The Korean government has for decades divided up the work of national development among Korea's major companies. One group of companies must run the shipyards; another must collaborate with the Americans on semiconductor projects. In Taiwan the government requires companies to set aside a certain share of their sales revenue for research-and-development expenses. "Such measures would probably strike those South Koreans [and Taiwanese] who have absorbed the political ideals of the Anglo-Saxon model as flagrant violations of liberty," the economist Alice Amsden wrote in 1991.

Yet this is a very Anglo-Saxon view of democracy, not a universal one. It could just as well be argued that to leave in private hands investment decisions that have the potential to make a major impact on the welfare of society is itself inherently undemocratic.

The Anglo-American system tries to permit as many deals to be made as possible. In general, anything that's profitable should be legal, unless there's a compelling argument against it. The only loyalties that are not supposed to be for sale are within a family and to the country. More generally, friendship is supposed to operate outside the market system. But in Asia, and especially in Japan, business relationships are also supposed to operate outside the market, with loyalty to one's employer being more important than whether the relationship is immediately profitable or not. A Japanese scholar named Michio Morishima pointed out, in Why Has Japan "Succeeded"?, that

the "loyalty" market is opened only once in a lifetime to each individual, when he graduates from school or college. It is in this market that those who are able to provide loyalty meet those who are looking for it, their "lords."
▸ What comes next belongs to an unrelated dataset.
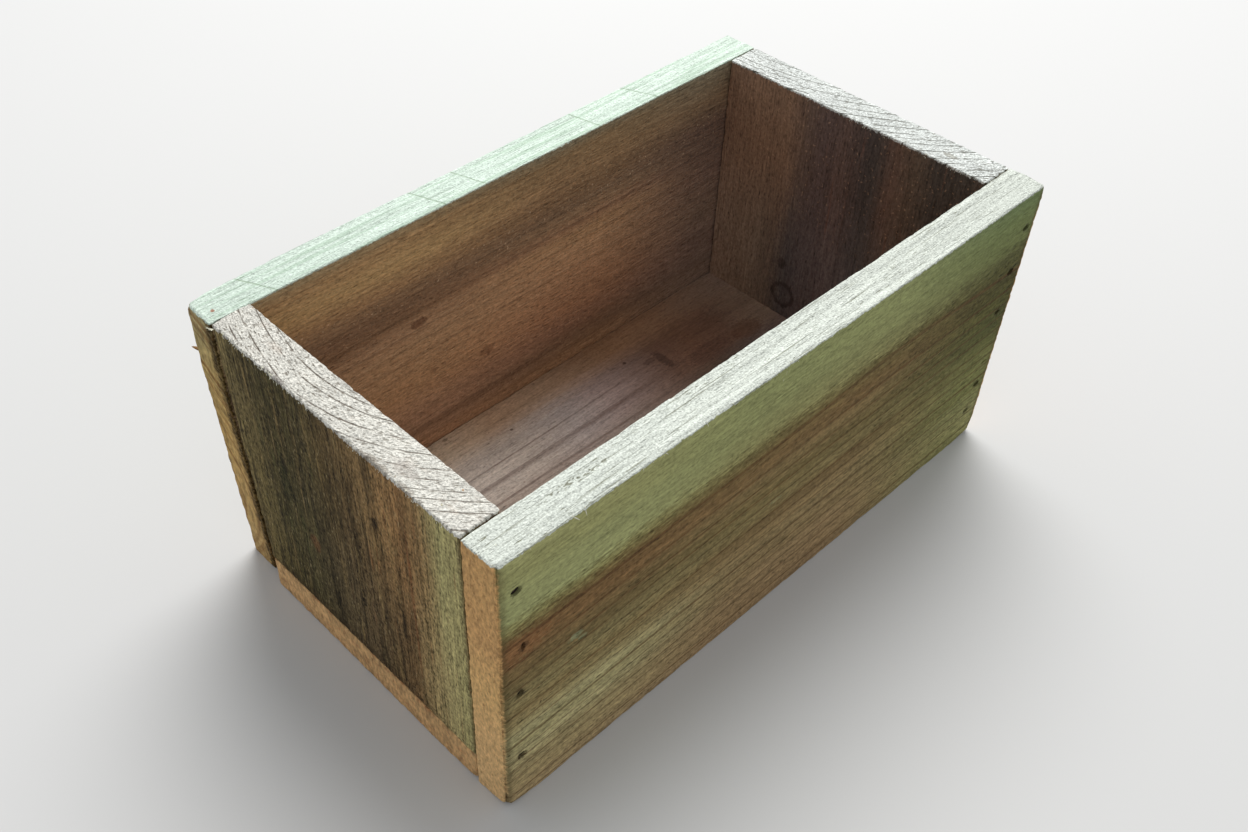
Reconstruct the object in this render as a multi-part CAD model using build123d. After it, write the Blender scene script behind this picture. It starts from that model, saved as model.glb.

During the Japanese stock market's long slide from 1989 to 1992, Japanese analysts contended that computer-program trading, introduced into the Tokyo stock market by American firms, was driving the market to daily lows. This strengthened the general feeling that the way to save the market was to restrict its flexibility -- to make it more regulated again rather than to perfect its market forces. A Japanese report at the time said, "Deregulation of brokers' commissions in the US caused securities industry profits to fall and forced many firms into high-risk areas, such as aggressive mergers and acquisitions, a report by the Securities Industry Council charged." That is, letting too many decisions be made by the market created instability for all.